(Entries with model source code)
--- begin ---

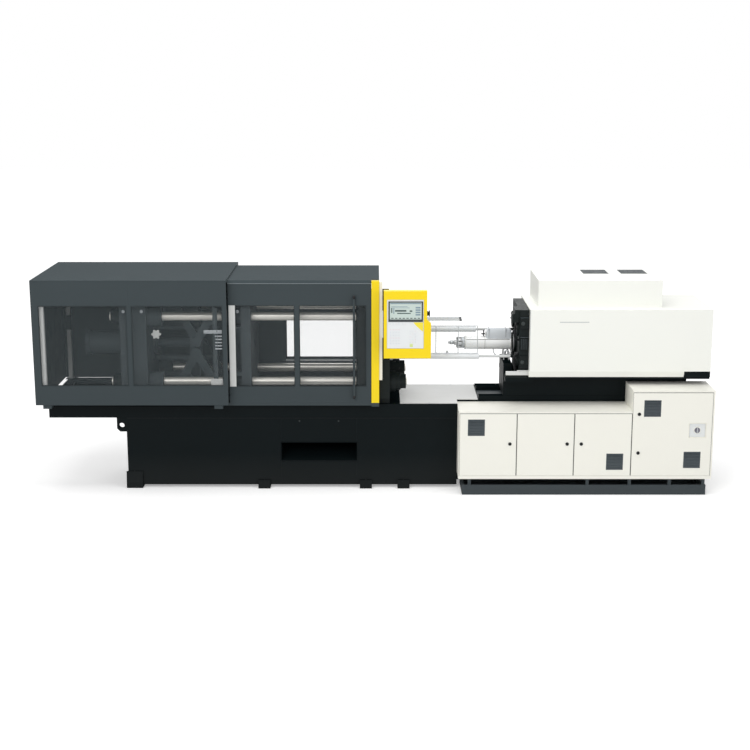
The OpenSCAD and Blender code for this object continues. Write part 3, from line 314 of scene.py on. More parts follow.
for material, names in (
        (guard_paint, "rear_guard guard_frame front_gate rear_gate"),
        (bed_paint, "clamp_base injection_base levelling_feet lifting_lugs carriage"),
        (cream_paint, "cabinet door_1 door_2 door_3 door_4"),
        (white_paint, "injection_cover"),
        (box_paint, "top_box"),
        (yellow_paint, "panel_housing"),
        (column_paint, "front_column"),
        (plinth_paint, "plinth"),
        (cast_paint, "tail_platen moving_platen clamp_cylinder crosshead thrust_unit "
                     "upper_rear_link lower_rear_link upper_front_link lower_front_link "
                     "upper_cross_link lower_cross_link oil_cooler"),
        (black_cast, "fixed_platen tie_bar_nuts"),
        (housing_cast, "injection_housing"),
        (steel, "ejector barrel nozzle injection_cylinders screw"),
        (pale_steel, "carriage_cylinders brackets"),
        (chrome, "tie_bars"),
        (light_sheet, "gate_post"),
        (cover_sheet, "barrel_cover"),
        (post_paint, "guard_posts"),
        (deck_sheet, "deck_plates"),
        (dark_pane, "rear_guard_panes"),
        (gate_pane, "front_gate_panes"),
        (clear_pane, "rear_gate_pane purge_guard"),
        (key_film, "keypad"),
        (screen_glass, "screen"),
        (braided, "barrel_hoses"),
        (switch_grey, "main_switch"),
        (black_plastic, "stop_button lock_1 lock_2 lock_3 lock_4 lock_5")):
    for name in names.split():
        nodes[name].data.materials.clear()
        nodes[name].data.materials.append(material)

# Shapes


def place(name, points, faces, material, body, slot, smooth=False):
    """Puts arrays of points and faces into a mesh that rides a body."""
    mesh = bpy.data.meshes.new(name)
    mesh.from_pydata([tuple(p) for p in points.tolist()], [], [tuple(f) for f in faces])
    mesh.update()
    if smooth:
        mesh.polygons.foreach_set("use_smooth", np.ones(len(mesh.polygons), bool))
    mesh.materials.append(material)
    piece = bpy.data.objects.new(name, mesh)
    bpy.context.scene.collection.objects.link(piece)
    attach(piece, body)
    return piece


def ring_faces(rings, around, closed=False):
    """Quads between neighbouring rings of points, and both end faces unless the last ring joins
    the first."""
    row = np.arange(rings if closed else rings - 1)[:, None]
    i, k = row * around, (row + 1) % rings * around
    j = np.arange(around)[None, :]
    after = (j + 1) % around
    faces = np.stack([i + j, i + after, k + after, k + j], axis=-1).reshape(-1, 4).tolist()
    if not closed:
        last = (rings - 1) * around
        faces += [list(range(around))[::-1], list(range(last, last + around))]
    return faces


CORNERS = np.array([[x, y, z] for x in (-1, 1) for y in (-1, 1) for z in (-1, 1)], float)
AXES = np.eye(3)


def cut_block_faces():
    """Six sides, twelve edge strips and eight corner triangles of a block with cut edges."""
    faces = []
    index = {tuple(c): i for i, c in enumerate(CORNERS.astype(int).tolist())}
    for a in range(3):
        b, c = (a + 1) % 3, (a + 2) % 3
        for s in (-1, 1):
            ring = []
            for u, v in ((-1, -1), (1, -1), (1, 1), (-1, 1)):
                k = [0, 0, 0]
                k[a], k[b], k[c] = s, u, v
                ring.append(index[tuple(k)] * 3 + a)
            faces.append(ring if s > 0 else ring[::-1])
        for u in (-1, 1):
            for v in (-1, 1):
                k0, k1 = [0, 0, 0], [0, 0, 0]
                k0[a], k0[b], k0[c] = -1, u, v
                k1[a], k1[b], k1[c] = 1, u, v
                i0, i1 = index[tuple(k0)] * 3, index[tuple(k1)] * 3
                strip = [i0 + b, i1 + b, i1 + c, i0 + c]
                faces.append(strip if u * v < 0 else strip[::-1])
    for k, i in index.items():
        tri = [i * 3, i * 3 + 1, i * 3 + 2]
        faces.append(tri if k[0] * k[1] * k[2] > 0 else tri[::-1])
    return faces


BLOCK_FACES = cut_block_faces()
BLOCK_POINTS = 24
MOST_CUT = 0.45


def blocks(name, boxes, material, body, slot, cut=0.001):
    """Blocks with cut edges, each given as x, x, y, y, z, z. A point is centre + corner sign x
    half size, less the cut on the two axes that its face doesn't look along. The cut takes at
    most a share of a thin block's half thickness."""
    b = np.array(boxes, float)
    lo, hi = np.minimum(b[:, 0::2], b[:, 1::2]), np.maximum(b[:, 0::2], b[:, 1::2])
    half, mid = (hi - lo) / 2.0, (hi + lo) / 2.0
    chop = np.minimum(cut, half.min(axis=1) * MOST_CUT)[:, None, None, None]
    pts = (mid[:, None, None, :] + CORNERS[None, :, None, :]
           * (half[:, None, None, :] - chop * (1.0 - AXES)[None, None, :, :]))
    faces = [[i + k * BLOCK_POINTS for i in f] for k in range(len(b)) for f in BLOCK_FACES]
    return place(name, pts.reshape(-1, 3), faces, material, body, slot)


def turned(name, profile, starts, way, material, body, slot, around=24, smooth=True,
           ring_shape=False):
    """Turned pieces: a profile of (along, radius) pairs carried round an axis, at each start
    point. A point is start + way x along + radius x (cos, sin) in the plane across. There is
    one way for all or one for each. The profile of a ring shape closes on itself and leaves
    its middle open."""
    prof = np.array(profile, float)
    starts = np.array(starts, float)
    ways = np.broadcast_to(np.array(way, float), starts.shape)
    ways = ways / np.linalg.norm(ways, axis=1)[:, None]
    helper = np.where(np.abs(ways[:, 2:3]) < 0.9, [[0.0, 0.0, 1.0]], [[1.0, 0.0, 0.0]])
    u = np.cross(helper, ways)
    u = u / np.linalg.norm(u, axis=1)[:, None]
    v = np.cross(ways, u)
    t = np.linspace(0.0, 2.0 * math.pi, around, endpoint=False)
    ring = np.cos(t)[:, None] * u[:, None, :] + np.sin(t)[:, None] * v[:, None, :]
    pts = (starts[:, None, None, :]
           + prof[None, :, 0, None, None] * ways[:, None, None, :]
           + prof[None, :, 1, None, None] * ring[:, None, :, :])
    one = ring_faces(len(prof), around, ring_shape)
    step = len(prof) * around
    faces = [[q + k * step for q in f] for k in range(len(starts)) for f in one]
    return place(name, pts.reshape(-1, 3), faces, material, body, slot, smooth)


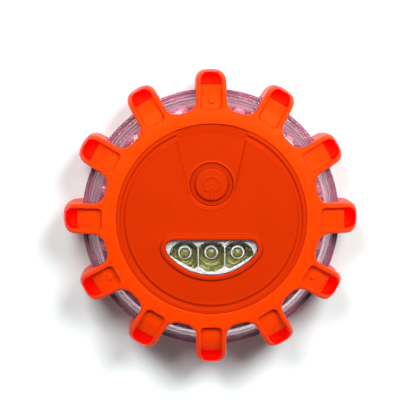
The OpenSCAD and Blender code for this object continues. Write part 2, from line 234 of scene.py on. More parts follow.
def rounded(points, seg=5):
    """Closed outline with each corner (x, y, radius) rounded."""
    out = []
    n = len(points)
    for i in range(n):
        p = np.array(points[i][:2], float)
        rad = points[i][2] if len(points[i]) > 2 else 0
        a = np.array(points[i - 1][:2], float) - p
        b = np.array(points[(i + 1) % n][:2], float) - p
        la, lb = np.linalg.norm(a), np.linalg.norm(b)
        if rad <= 0 or la < 1e-9 or lb < 1e-9:
            out.append(tuple(p))
            continue
        a, b = a / la, b / lb
        ang = math.acos(max(-1, min(1, float(a @ b))))
        if ang > 3.1:
            out.append(tuple(p))
            continue
        cut = min(rad / math.tan(ang / 2), la * 0.48, lb * 0.48)
        rr = cut * math.tan(ang / 2)
        mid = (a + b) / np.linalg.norm(a + b)
        c = p + mid * rr / math.sin(ang / 2)
        s, e = p + a * cut - c, p + b * cut - c
        sweep = math.pi - ang
        turn = 1 if s[0] * e[1] - s[1] * e[0] > 0 else -1
        base = math.atan2(s[1], s[0])
        for k in range(seg + 1):
            t = base + turn * sweep * k / seg
            out.append((c[0] + rr * math.cos(t), c[1] + rr * math.sin(t)))
    return out


def lathe(outline, seg=96):
    """Verts and faces of a closed (r, z) outline turned about z. Points on the axis become one vertex."""
    verts, rows = [], []
    for k, (r, z) in enumerate(outline):
        if r < 1e-6:
            rows.append([len(verts)] * seg)
            verts.append((0, 0, z))
        else:
            row = []
            for i in range(seg):
                t = 2 * math.pi * i / seg
                row.append(len(verts))
                verts.append((r * math.cos(t), r * math.sin(t), z))
            rows.append(row)
    faces = []
    n = len(rows)
    for k in range(n):
        a, b = rows[k], rows[(k + 1) % n]
        for i in range(seg):
            j = (i + 1) % seg
            f = []
            for v in (a[i], b[i], b[j], a[j]):
                if v not in f:
                    f.append(v)
            if len(f) > 2:
                faces.append(f)
    return np.array(verts, float), faces


def turned(verts, origin, axis):
    """Turns a z-up shape so that +z points along axis, then moves it to origin."""
    z = np.array(axis, float)
    z /= np.linalg.norm(z)
    x = np.cross((0, 0, 1) if abs(z[2]) < 0.9 else (1, 0, 0), z)
    x /= np.linalg.norm(x)
    y = np.cross(z, x)
    return verts @ np.array([x, y, z]) + np.array(origin, float)


def joined(name, parts):
    """One object from several (verts, faces) shells."""
    verts, faces, base = [], [], 0
    for v, f in parts:
        verts.append(np.asarray(v, float))
        faces += [[i + base for i in q] for q in f]
        base += len(v)
    return solid(name, np.concatenate(verts), faces)


def by_angle(obj, degrees=38):
    """Smooth faces with edges kept crisp past an angle."""
    obj.data.set_sharp_from_angle(angle=math.radians(degrees))
    return obj


# ---------- materials ----------

def material(name):
    m = bpy.data.materials.new(name)
    m.use_nodes = True
    nt = m.node_tree
    nt.nodes.clear()
    out = nt.nodes.new("ShaderNodeOutputMaterial")
    return m, nt, out


def wire(nt, a, b):
    nt.links.new(a, b)


def noise(nt, coord, scale, detail=3.0, rough=0.55):
    n = nt.nodes.new("ShaderNodeTexNoise")
    n.inputs["Scale"].default_value = scale
    n.inputs["Detail"].default_value = detail
    n.inputs["Roughness"].default_value = rough
    wire(nt, coord, n.inputs["Vector"])
    return n.outputs["Fac"]


def ramp(nt, fac, lo, hi, a, b):
    n = nt.nodes.new("ShaderNodeMapRange")
    n.inputs["From Min"].default_value = lo
    n.inputs["From Max"].default_value = hi
    n.inputs["To Min"].default_value = a
    n.inputs["To Max"].default_value = b
    wire(nt, fac, n.inputs["Value"])
    return n.outputs["Result"]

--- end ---

== What is expected ==
Exactly reproduce the lines that run from the line bearing "attach(piece, body)" through the line bearing "AXES = np.eye(3)", with both end lines included.

== Worked solution ==
    attach(piece, body)
    return piece


def ring_faces(rings, around, closed=False):
    """Quads between neighbouring rings of points, and both end faces unless the last ring joins
    the first."""
    row = np.arange(rings if closed else rings - 1)[:, None]
    i, k = row * around, (row + 1) % rings * around
    j = np.arange(around)[None, :]
    after = (j + 1) % around
    faces = np.stack([i + j, i + after, k + after, k + j], axis=-1).reshape(-1, 4).tolist()
    if not closed:
        last = (rings - 1) * around
        faces += [list(range(around))[::-1], list(range(last, last + around))]
    return faces


CORNERS = np.array([[x, y, z] for x in (-1, 1) for y in (-1, 1) for z in (-1, 1)], float)
AXES = np.eye(3)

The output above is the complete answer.